## STATED TASK
Starting from the line that contains "Vector(map(max, high, point))", reproduce each line exactly through the end of the material, and include no other lines.

## SOURCE MATERIAL
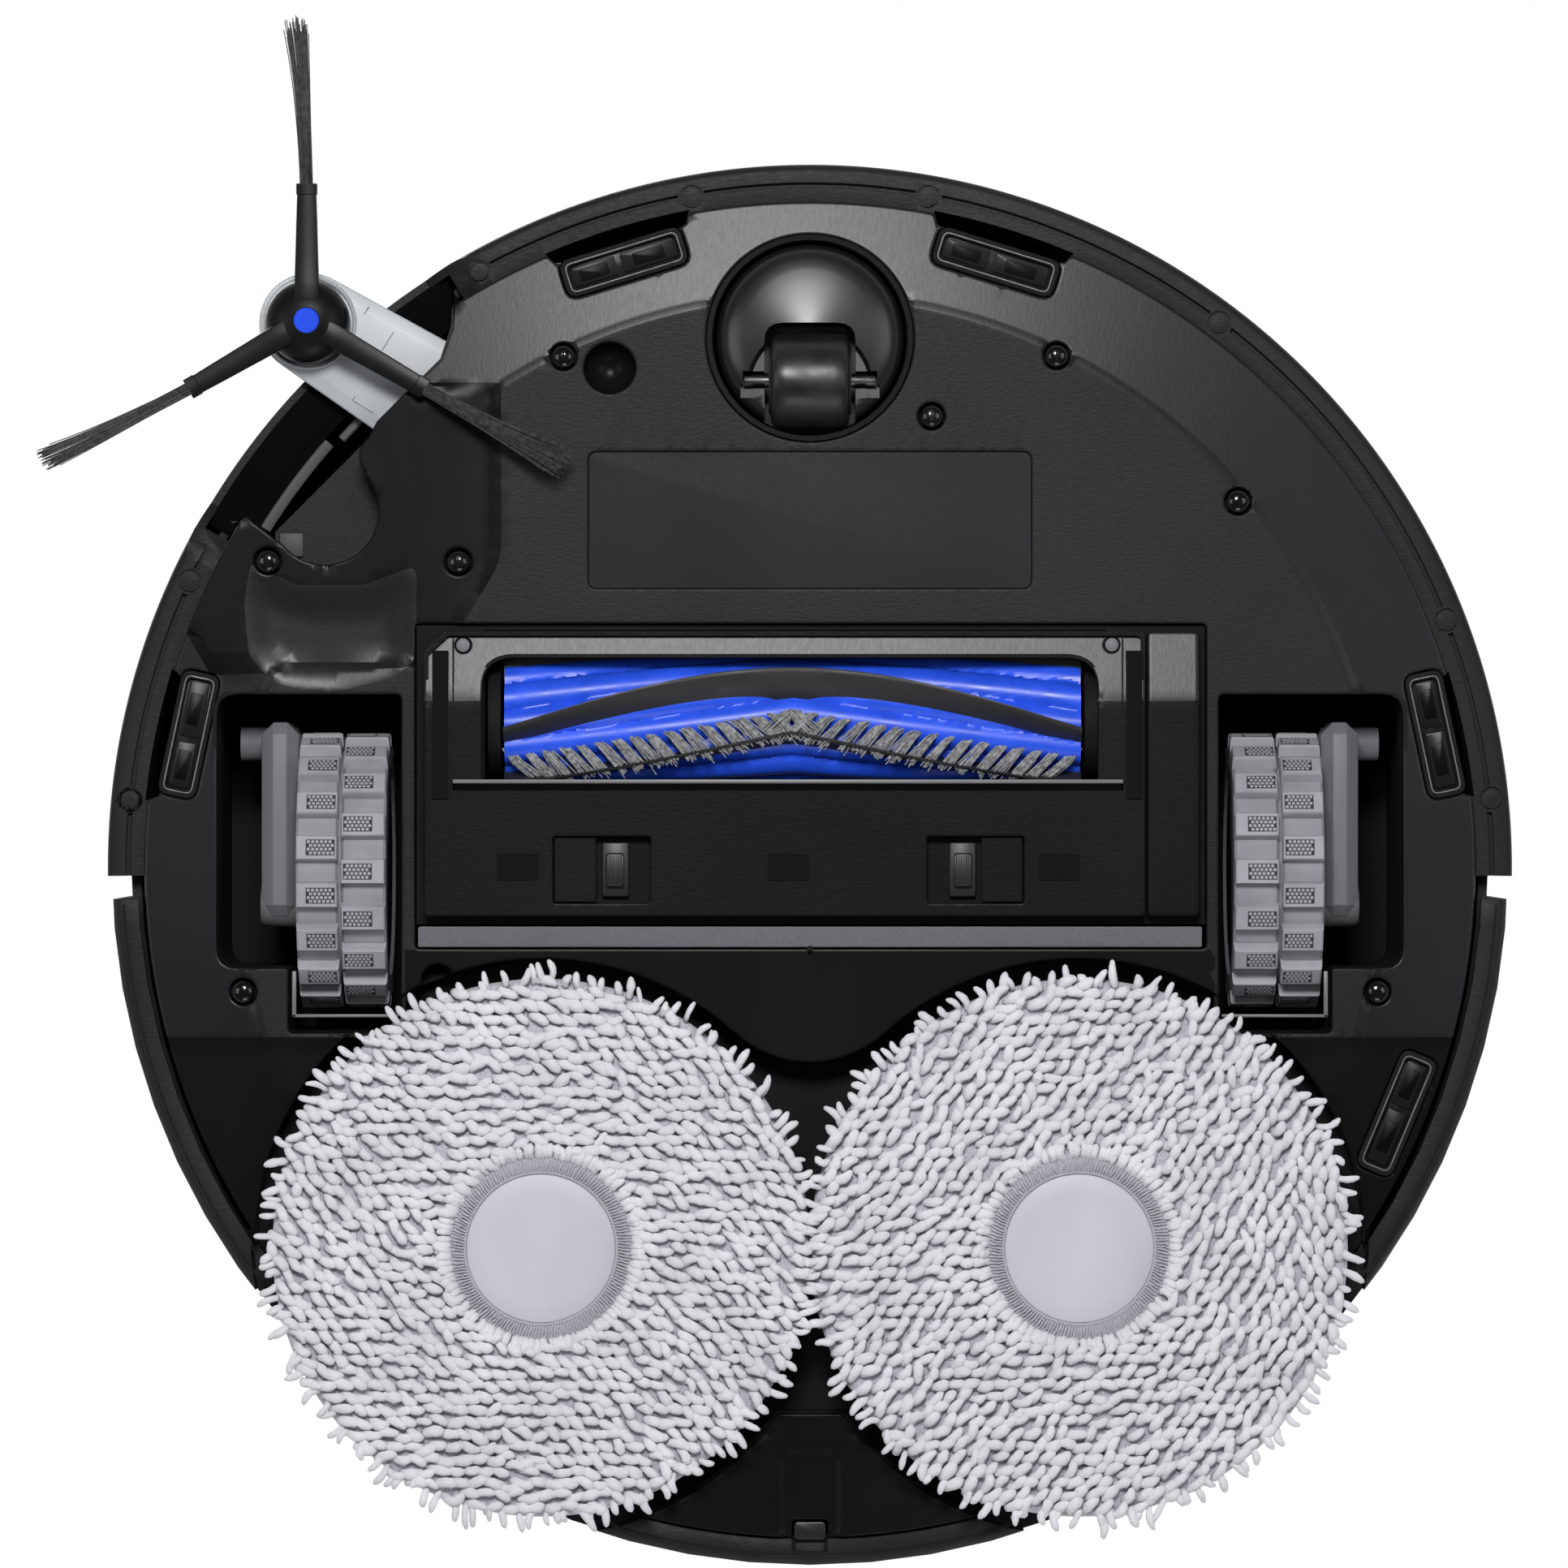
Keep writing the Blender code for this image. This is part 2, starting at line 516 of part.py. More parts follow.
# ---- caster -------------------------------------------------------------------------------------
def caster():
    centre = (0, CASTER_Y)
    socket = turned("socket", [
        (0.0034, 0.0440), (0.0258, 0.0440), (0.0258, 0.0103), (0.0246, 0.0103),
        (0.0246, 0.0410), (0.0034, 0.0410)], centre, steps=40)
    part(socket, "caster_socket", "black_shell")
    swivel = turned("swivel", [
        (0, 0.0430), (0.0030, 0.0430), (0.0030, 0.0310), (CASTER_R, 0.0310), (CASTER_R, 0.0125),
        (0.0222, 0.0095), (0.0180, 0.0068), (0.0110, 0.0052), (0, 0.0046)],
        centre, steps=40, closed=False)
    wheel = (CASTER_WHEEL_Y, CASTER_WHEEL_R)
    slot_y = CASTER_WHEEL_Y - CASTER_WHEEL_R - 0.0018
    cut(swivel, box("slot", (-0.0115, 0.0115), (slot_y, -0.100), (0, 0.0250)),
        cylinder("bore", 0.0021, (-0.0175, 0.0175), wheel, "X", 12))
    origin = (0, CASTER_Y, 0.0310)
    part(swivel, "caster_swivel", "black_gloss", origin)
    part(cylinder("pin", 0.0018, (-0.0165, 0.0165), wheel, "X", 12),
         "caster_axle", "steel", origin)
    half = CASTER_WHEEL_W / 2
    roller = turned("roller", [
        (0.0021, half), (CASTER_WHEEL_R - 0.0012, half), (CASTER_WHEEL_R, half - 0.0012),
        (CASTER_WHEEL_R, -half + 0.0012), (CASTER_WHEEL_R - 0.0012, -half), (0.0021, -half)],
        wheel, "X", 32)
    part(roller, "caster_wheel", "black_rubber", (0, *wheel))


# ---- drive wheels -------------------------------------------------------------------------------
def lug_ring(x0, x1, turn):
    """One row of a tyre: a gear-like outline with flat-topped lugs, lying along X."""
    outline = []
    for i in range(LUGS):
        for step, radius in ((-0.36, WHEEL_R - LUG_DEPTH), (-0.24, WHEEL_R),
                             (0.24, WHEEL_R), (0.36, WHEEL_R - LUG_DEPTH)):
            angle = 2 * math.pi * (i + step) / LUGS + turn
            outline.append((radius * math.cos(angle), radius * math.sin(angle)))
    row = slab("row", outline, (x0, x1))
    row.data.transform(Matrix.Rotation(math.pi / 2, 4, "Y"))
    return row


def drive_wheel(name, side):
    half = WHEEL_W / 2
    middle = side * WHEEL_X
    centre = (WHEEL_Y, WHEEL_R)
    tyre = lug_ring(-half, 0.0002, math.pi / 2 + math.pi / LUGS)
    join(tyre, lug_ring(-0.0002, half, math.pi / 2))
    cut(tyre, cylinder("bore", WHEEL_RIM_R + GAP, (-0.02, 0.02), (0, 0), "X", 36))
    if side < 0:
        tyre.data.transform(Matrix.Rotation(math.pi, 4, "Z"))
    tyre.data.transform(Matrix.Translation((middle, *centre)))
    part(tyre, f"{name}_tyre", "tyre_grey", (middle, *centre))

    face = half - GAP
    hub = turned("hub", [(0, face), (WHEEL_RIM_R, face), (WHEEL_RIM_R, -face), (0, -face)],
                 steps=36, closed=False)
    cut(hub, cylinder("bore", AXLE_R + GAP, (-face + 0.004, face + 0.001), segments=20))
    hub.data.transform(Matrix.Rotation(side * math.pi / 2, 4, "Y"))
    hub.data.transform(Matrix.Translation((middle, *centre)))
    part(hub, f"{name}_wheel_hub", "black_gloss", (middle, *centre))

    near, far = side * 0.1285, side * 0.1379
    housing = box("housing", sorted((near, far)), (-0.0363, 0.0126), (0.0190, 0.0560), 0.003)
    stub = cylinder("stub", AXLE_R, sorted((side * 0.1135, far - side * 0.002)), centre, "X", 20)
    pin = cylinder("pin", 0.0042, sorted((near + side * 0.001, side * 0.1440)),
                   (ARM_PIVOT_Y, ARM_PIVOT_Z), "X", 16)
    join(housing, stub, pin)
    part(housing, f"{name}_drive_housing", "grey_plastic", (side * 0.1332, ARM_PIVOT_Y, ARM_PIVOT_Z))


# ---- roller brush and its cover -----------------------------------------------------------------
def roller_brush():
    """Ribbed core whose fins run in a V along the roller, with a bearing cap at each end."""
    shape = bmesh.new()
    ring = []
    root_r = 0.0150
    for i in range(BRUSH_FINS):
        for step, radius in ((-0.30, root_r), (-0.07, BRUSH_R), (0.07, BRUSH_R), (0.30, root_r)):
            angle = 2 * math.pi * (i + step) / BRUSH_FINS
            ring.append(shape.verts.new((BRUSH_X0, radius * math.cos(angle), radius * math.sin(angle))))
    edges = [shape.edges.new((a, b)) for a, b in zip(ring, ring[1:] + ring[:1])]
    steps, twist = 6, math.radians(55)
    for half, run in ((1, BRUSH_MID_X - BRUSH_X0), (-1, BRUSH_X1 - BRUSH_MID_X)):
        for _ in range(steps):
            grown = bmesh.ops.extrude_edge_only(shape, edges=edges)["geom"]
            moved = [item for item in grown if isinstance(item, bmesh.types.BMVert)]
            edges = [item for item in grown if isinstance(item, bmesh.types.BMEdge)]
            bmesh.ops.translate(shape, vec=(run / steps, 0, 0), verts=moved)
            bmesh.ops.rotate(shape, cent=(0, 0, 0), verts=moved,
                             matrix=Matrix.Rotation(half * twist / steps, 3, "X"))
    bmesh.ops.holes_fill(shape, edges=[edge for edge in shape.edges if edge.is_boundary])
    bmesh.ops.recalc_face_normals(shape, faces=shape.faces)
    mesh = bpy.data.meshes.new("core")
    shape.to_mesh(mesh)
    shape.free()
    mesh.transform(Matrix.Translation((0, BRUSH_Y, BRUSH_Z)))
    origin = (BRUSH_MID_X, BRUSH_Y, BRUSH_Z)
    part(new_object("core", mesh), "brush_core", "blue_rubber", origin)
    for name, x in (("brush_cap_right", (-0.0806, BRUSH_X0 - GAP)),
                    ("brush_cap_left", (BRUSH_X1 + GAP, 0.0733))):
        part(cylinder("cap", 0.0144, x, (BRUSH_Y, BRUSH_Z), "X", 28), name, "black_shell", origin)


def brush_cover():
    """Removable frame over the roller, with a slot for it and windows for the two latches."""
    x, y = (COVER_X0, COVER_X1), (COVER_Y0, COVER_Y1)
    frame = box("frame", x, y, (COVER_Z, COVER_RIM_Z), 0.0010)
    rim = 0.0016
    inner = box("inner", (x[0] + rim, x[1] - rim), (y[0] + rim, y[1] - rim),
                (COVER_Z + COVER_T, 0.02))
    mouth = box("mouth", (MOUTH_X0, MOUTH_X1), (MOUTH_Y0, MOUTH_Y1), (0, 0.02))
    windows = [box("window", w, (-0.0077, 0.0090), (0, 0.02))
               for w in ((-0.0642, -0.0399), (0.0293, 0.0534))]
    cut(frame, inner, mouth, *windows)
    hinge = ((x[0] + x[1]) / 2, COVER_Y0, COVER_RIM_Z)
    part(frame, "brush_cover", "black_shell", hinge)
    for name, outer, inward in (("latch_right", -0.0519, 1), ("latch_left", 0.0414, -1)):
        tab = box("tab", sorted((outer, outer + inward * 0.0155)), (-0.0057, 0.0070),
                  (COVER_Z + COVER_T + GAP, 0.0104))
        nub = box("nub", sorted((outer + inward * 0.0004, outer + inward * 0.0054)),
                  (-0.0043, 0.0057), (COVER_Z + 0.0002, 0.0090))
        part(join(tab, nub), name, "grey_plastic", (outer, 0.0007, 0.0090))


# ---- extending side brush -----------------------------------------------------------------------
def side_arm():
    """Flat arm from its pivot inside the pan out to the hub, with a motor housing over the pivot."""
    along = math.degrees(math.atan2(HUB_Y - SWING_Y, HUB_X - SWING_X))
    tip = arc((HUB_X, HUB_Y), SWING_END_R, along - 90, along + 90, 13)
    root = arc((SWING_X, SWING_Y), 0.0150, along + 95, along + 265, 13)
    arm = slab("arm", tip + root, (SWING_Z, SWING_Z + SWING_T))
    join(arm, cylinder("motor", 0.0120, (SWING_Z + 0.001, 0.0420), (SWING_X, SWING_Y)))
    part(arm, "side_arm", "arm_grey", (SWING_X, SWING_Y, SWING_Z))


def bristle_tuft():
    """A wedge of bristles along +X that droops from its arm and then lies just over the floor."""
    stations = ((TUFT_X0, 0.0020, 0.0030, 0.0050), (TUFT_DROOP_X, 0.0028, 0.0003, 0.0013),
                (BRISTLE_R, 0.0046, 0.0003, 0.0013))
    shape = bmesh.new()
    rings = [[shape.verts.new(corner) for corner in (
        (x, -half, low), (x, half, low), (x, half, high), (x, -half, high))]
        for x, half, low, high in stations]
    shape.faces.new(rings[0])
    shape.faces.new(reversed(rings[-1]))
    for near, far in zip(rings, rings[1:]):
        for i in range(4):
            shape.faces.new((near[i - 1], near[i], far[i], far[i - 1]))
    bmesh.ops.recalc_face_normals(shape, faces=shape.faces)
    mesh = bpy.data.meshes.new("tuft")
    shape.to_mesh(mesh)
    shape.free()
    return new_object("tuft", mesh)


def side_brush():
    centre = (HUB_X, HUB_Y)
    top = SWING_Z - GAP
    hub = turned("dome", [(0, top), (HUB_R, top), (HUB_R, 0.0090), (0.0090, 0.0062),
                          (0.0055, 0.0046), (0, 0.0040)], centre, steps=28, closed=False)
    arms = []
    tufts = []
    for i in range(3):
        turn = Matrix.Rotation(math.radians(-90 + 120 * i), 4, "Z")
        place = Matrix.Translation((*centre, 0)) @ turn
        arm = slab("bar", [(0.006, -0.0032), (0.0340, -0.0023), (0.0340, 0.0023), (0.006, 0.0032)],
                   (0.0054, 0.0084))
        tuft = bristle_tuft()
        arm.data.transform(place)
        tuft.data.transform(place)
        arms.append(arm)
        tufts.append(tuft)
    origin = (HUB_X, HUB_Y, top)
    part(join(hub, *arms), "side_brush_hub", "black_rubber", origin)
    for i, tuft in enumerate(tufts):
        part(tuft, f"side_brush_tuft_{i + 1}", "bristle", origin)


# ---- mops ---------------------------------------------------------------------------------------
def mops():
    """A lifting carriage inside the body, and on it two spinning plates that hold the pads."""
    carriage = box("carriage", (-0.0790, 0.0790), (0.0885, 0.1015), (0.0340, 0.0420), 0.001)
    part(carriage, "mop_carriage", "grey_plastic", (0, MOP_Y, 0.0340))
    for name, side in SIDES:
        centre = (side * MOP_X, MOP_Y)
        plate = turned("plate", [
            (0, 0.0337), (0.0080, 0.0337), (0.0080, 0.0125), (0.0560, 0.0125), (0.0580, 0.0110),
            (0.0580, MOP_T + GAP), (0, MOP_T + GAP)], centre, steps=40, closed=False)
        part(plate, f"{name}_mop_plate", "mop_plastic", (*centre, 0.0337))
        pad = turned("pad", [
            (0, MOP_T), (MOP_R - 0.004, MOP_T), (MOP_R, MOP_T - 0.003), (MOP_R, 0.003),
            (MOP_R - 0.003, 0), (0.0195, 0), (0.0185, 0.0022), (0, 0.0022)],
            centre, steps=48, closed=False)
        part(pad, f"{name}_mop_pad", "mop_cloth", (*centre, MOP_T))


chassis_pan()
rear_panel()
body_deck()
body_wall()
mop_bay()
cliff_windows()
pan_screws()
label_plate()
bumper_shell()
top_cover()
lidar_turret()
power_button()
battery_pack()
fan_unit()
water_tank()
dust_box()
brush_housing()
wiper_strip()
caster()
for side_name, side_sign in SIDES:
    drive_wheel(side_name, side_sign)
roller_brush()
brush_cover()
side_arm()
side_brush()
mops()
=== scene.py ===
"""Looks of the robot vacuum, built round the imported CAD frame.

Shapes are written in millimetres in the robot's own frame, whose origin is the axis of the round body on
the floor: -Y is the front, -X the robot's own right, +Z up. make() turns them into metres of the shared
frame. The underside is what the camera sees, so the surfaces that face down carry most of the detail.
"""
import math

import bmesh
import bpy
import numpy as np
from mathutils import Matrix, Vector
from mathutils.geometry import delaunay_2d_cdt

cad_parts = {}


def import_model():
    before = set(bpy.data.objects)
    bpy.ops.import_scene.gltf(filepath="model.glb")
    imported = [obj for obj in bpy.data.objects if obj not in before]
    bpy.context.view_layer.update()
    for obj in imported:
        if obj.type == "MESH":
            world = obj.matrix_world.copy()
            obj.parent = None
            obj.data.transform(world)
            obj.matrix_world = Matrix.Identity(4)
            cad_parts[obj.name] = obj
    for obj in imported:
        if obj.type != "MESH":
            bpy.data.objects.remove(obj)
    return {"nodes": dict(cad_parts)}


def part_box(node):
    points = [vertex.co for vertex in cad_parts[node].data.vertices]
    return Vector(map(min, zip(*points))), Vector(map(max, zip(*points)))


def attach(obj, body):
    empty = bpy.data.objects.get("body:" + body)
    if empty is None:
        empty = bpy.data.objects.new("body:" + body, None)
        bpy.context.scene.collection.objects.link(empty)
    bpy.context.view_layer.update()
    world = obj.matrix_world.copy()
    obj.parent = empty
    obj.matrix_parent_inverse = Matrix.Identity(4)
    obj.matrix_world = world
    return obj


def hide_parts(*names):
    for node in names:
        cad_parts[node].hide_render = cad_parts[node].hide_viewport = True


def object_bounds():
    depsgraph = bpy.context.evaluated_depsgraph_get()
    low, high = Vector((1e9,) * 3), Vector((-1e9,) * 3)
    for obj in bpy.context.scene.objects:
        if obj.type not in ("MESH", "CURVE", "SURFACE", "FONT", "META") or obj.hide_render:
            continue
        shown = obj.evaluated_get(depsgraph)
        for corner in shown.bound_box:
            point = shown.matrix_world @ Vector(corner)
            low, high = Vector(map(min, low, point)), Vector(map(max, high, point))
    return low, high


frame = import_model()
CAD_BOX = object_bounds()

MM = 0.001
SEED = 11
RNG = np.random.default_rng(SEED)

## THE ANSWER
            low, high = Vector(map(min, low, point)), Vector(map(max, high, point))
    return low, high


frame = import_model()
CAD_BOX = object_bounds()

MM = 0.001
SEED = 11
RNG = np.random.default_rng(SEED)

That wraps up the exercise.